I miss that part. Thanks for the explanation. It is a challenging problem
implementation wise. To do it programmatically,
1. pre-analyze all DAGs to form a complete DAG with root as the source, and
leaf as all actions.
2. Any RDD(node) that has more than one downstream nodes needs to be marked as
cached.
3. After each action is done, remove it from the graph and clean up the nodes
that does not have downstream nodes.
Implementation:
1. Needs to construct the graph at every RDD transformation (internal node and
edge) and actions (leaf).
2. In each runJob, identify the actions and remove it from the graph, and clean
up the cache.
Take yours as the example, the graph is construct as below:
RDD1——>output
|
|_____RDD2___output
Thanks.
Zhan Zhang
On Feb 26, 2015, at 4:20 PM, Corey Nolet
<[email protected]<mailto:[email protected]>> wrote:
Ted. That one I know. It was the dependency part I was curious about
On Feb 26, 2015 7:12 PM, "Ted Yu"
<[email protected]<mailto:[email protected]>> wrote:
bq. whether or not rdd1 is a cached rdd
RDD has getStorageLevel method which would return the RDD's current storage
level.
SparkContext has this method:
* Return information about what RDDs are cached, if they are in mem or on
disk, how much space
* they take, etc.
*/
@DeveloperApi
def getRDDStorageInfo: Array[RDDInfo] = {
Cheers
On Thu, Feb 26, 2015 at 4:00 PM, Corey Nolet
<[email protected]<mailto:[email protected]>> wrote:
Zhan,
This is exactly what I'm trying to do except, as I metnioned in my first
message, I am being given rdd1 and rdd2 only and I don't necessarily know at
that point whether or not rdd1 is a cached rdd. Further, I don't know at that
point whether or not rdd2 depends on rdd1.

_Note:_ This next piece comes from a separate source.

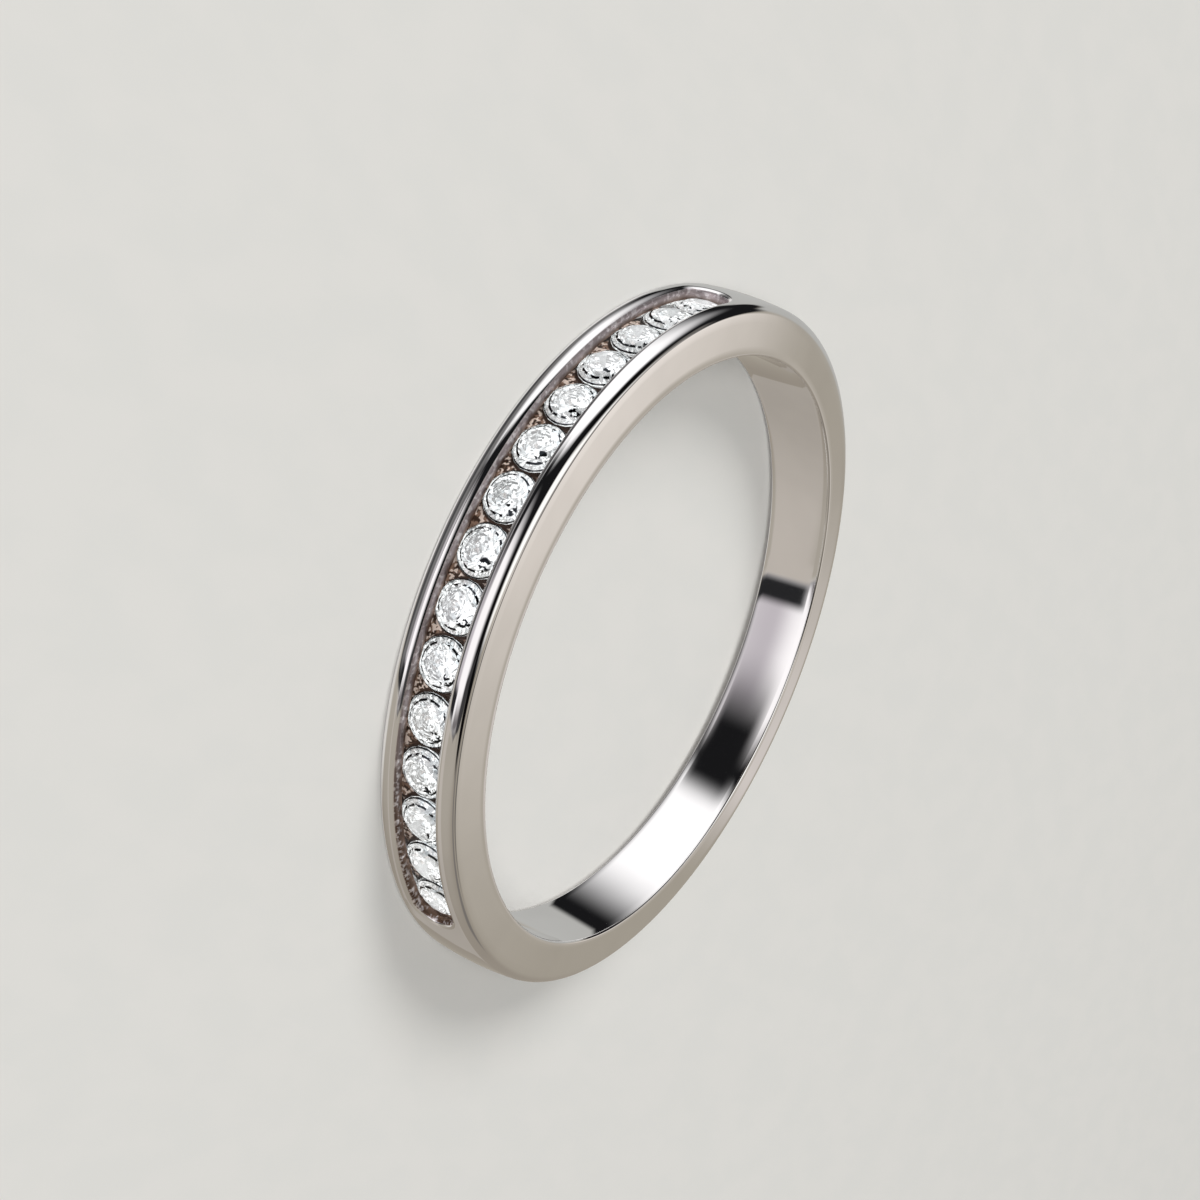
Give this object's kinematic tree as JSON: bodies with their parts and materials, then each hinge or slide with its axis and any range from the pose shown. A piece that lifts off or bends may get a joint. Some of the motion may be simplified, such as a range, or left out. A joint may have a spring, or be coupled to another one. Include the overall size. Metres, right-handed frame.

On Thu, Feb 26, 2015 at 6:54 PM, Zhan Zhang
<[email protected]<mailto:[email protected]>> wrote:
In this case, it is slow to wait for rdd1.saveAsHasoopFile(...) to finish
probably due to writing to hdfs. a walk around for this particular case may be
as follows.
val rdd1 = ......cache()
val rdd2 = rdd1.map().....()
rdd1.count
future { rdd1.saveAsHasoopFile(...) }
future { rdd2.saveAsHadoopFile(…)]
In this way, rdd1 will be calculated once, and two saveAsHadoopFile will happen
concurrently.
Thanks.
Zhan Zhang
On Feb 26, 2015, at 3:28 PM, Corey Nolet
<[email protected]<mailto:[email protected]>> wrote:
> What confused me is the statement of "The final result is that rdd1 is
> calculated twice.” Is it the expected behavior?
To be perfectly honest, performing an action on a cached RDD in two different
threads and having them (at the partition level) block until the parent are
cached would be the behavior and myself and all my coworkers expected.
On Thu, Feb 26, 2015 at 6:26 PM, Corey Nolet
<[email protected]<mailto:[email protected]>> wrote:
I should probably mention that my example case is much over simplified- Let's
say I've got a tree, a fairly complex one where I begin a series of jobs at the
root which calculates a bunch of really really complex joins and as I move down
the tree, I'm creating reports from the data that's already been joined (i've
implemented logic to determine when cached items can be cleaned up, e.g. the
last report has been done in a subtree).
My issue is that the 'actions' on the rdds are currently being implemented in a
single thread- even if I'm waiting on a cache to complete fully before I run
the "children" jobs, I'm still in a better placed than I was because I'm able
to run those jobs concurrently- right now this is not the case.
> What you want is for a request for partition X to wait if partition X is
> already being calculated in a persisted RDD.
I totally agree and if I could get it so that it's waiting at the granularity
of the partition, I'd be in a much much better place. I feel like I'm going
down a rabbit hole and working against the Spark API.
On Thu, Feb 26, 2015 at 6:03 PM, Sean Owen
<[email protected]<mailto:[email protected]>> wrote:
To distill this a bit further, I don't think you actually want rdd2 to
wait on rdd1 in this case. What you want is for a request for
partition X to wait if partition X is already being calculated in a
persisted RDD. Otherwise the first partition of rdd2 waits on the
final partition of rdd1 even when the rest is ready.
That is probably usually a good idea in almost all cases. That much, I
don't know how hard it is to implement. But I speculate that it's
easier to deal with it at that level than as a function of the
dependency graph.
On Thu, Feb 26, 2015 at 10:49 PM, Corey Nolet
<[email protected]<mailto:[email protected]>> wrote:
> I'm trying to do the scheduling myself now- to determine that rdd2 depends
> on rdd1 and rdd1 is a persistent RDD (storage level != None) so that I can
> do the no-op on rdd1 before I run rdd2. I would much rather the DAG figure
> this out so I don't need to think about all this.